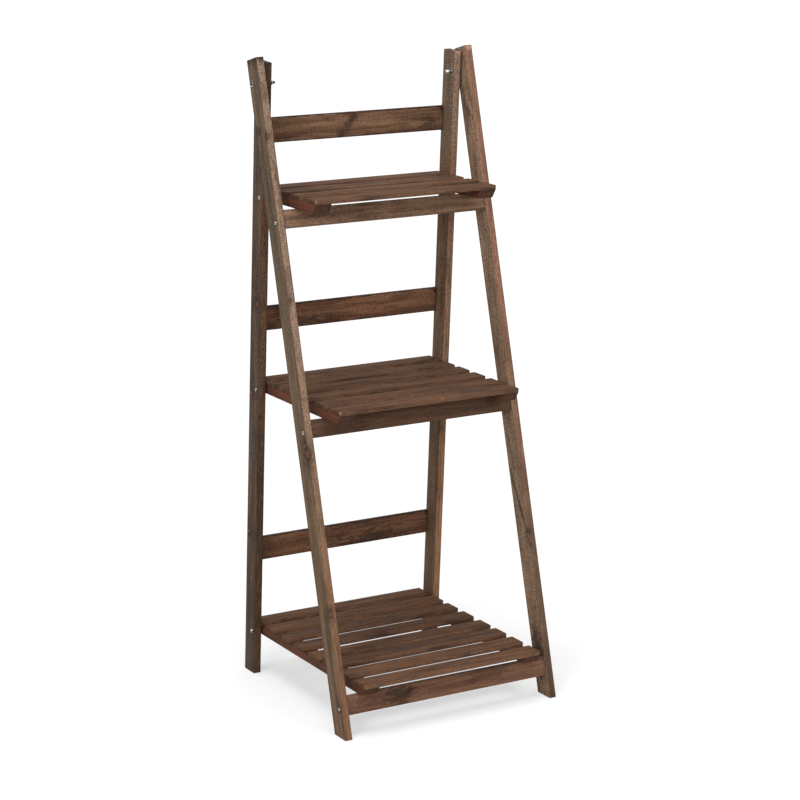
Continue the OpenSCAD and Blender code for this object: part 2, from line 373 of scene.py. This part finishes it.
class Wood(Finish):
    """Stained wood. shade is its colour so far, and flow its grain, bent round the knots."""

    def __init__(self, name, lean):
        super().__init__(name)
        self.grain = self.node("Attribute", attribute_name="grain").outputs["Vector"]
        self.along, self.across = self.parts(self.grain)[:2]
        marks = self.node("Attribute", attribute_name="board").outputs["Vector"]
        self.to_edge, self.to_end, self.tone = self.parts(marks)
        self.on_narrow = self.node("Attribute", attribute_name="narrow_face").outputs["Fac"]
        self.on_wide = self.rest_of(self.on_narrow)
        self.above_floor = self.parts(self.here)[Z]
        self.low_down = self.ramp(self.above_floor, 0.62, 0.15)   # 0 high up, 1 near the floor
        self.leaning = self.vector("SUBTRACT", self.turned(self.here, pivot, -lean), pivot)
        self.shade = None

    def tinge(self, share, tint):
        """Mixes a share of a colour into the shade."""
        self.shade = self.mix(share, self.shade, tint)

    def shade_times(self, factors):
        return self.mix(1.0, self.shade, factors + (1,), "MULTIPLY")

    def bend_grain(self, knots):
        """Lets the grain wander along the log and bulge round each knot, and marks the knots."""
        sway = self.noise(self.grain, (0.005, 0.03, 0.03), 3, output=1)
        sway = self.vector("SUBTRACT", sway, (0.5, 0.5, 0.5))
        flow = self.vector("ADD", self.grain, self.vector("MULTIPLY", sway, (0, 22, 22)))
        self.knot_core, self.knot_rim, self.knot_halo, swell = 0.0, 0.0, 0.0, 0.0
        for centre, half_size in knots:
            ragged = self.ramp(self.noise(self.here, (230, 230, 230)), 0.25, 0.75, -0.22, 0.22)
            away = self.plus(self.away_from(self.leaning, centre, half_size), ragged)
            swell = self.plus(swell, self.ramp(away, 4.5, 0.8, 0, 5))
            rim = self.times(self.ramp(away, 1.8, 1.2), self.ramp(away, 0.6, 1.0))
            self.knot_core = self.more_of(self.knot_core, self.ramp(away, 1.0, 0.6))
            self.knot_rim = self.more_of(self.knot_rim, rim)
            self.knot_halo = self.more_of(self.knot_halo, self.ramp(away, 4.2, 1.4))
        self.flow = self.vector("ADD", flow, self.node("CombineXYZ", 0.0, swell, swell).outputs[0])

    def late_wood(self):
        """The dark side of each growth ring, fainter in some places."""
        radius = self.vector("LENGTH", self.vector("MULTIPLY", self.flow, (0, 1, 1)))
        radius = self.plus(radius, self.times(self.along, 0.01))   # the log is a little tapered
        phase = self.maths("FRACT", self.maths("DIVIDE", radius, RING_GAP))
        late = self.times(self.ramp(phase, 0.3, 0.9), self.ramp(phase, 1.0, 0.92))
        faint = self.noise(self.grain, (0.012, 0.06, 0.06))
        return self.times(late, self.ramp(faint, 0.35, 0.65, 0.25, 1))

    def saw_marks(self, inside):
        """Lines across the wide faces, a little skewed and broken. inside is the X beyond which
        there are none, so that a leg has them on its inner face alone."""
        skew = self.plus(self.along, self.times(self.across, 0.12))
        skew = self.plus(skew, self.times(self.noise(self.grain, (0.05, 0.05, 0.05)), 4))
        line = self.ramp(self.maths("SINE", self.times(skew, 2 * math.pi / SAW_GAP)), -0.1, 0.8)
        worn = self.noise(self.grain, (0.016, 0.08, 0.08), 3)
        line = self.times(line, self.ramp(worn, 0.34, 0.54, 0.35, 1))
        broken = self.noise(self.grain, (0.3, 0.12, 0.12))
        line = self.times(line, self.ramp(broken, 0.3, 0.6, 0.3, 1))
        line = self.times(line, self.on_wide)
        if inside is not None:
            line = self.times(line, self.maths("LESS_THAN", self.from_middle(), inside))
        return self.times(line, self.rest_of(self.times(self.low_down, 0.2)))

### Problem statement
Repeat exactly, please, each line from the beginning of the data through the line with "wood. shade is" in it, and only those lines.

### The result
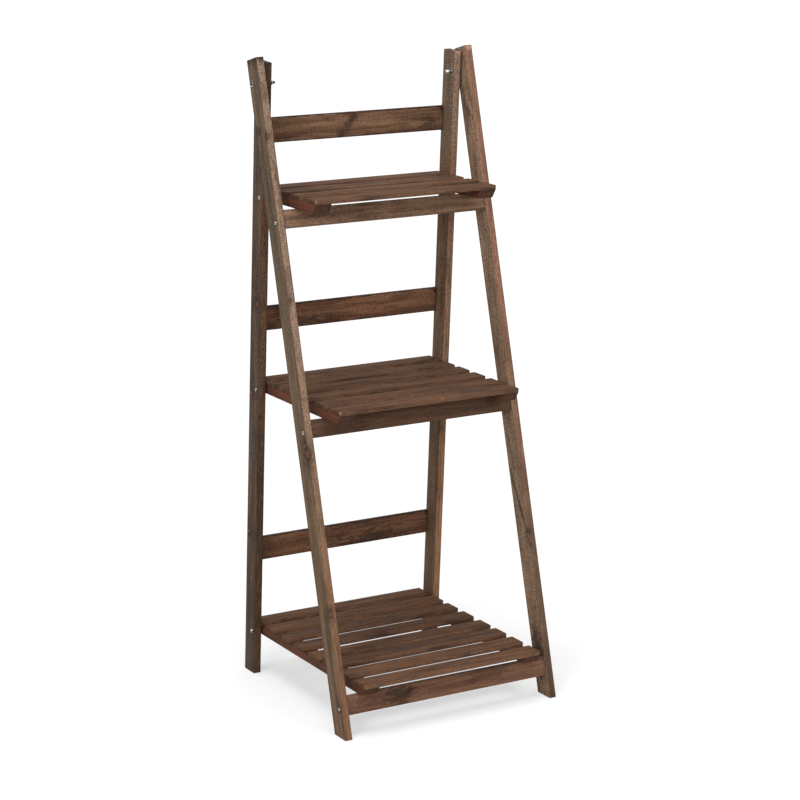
Continue the OpenSCAD and Blender code for this object: part 2, from line 373 of scene.py. This part finishes it.
class Wood(Finish):
    """Stained wood. shade is its colour so far, and flow its grain, bent round the knots."""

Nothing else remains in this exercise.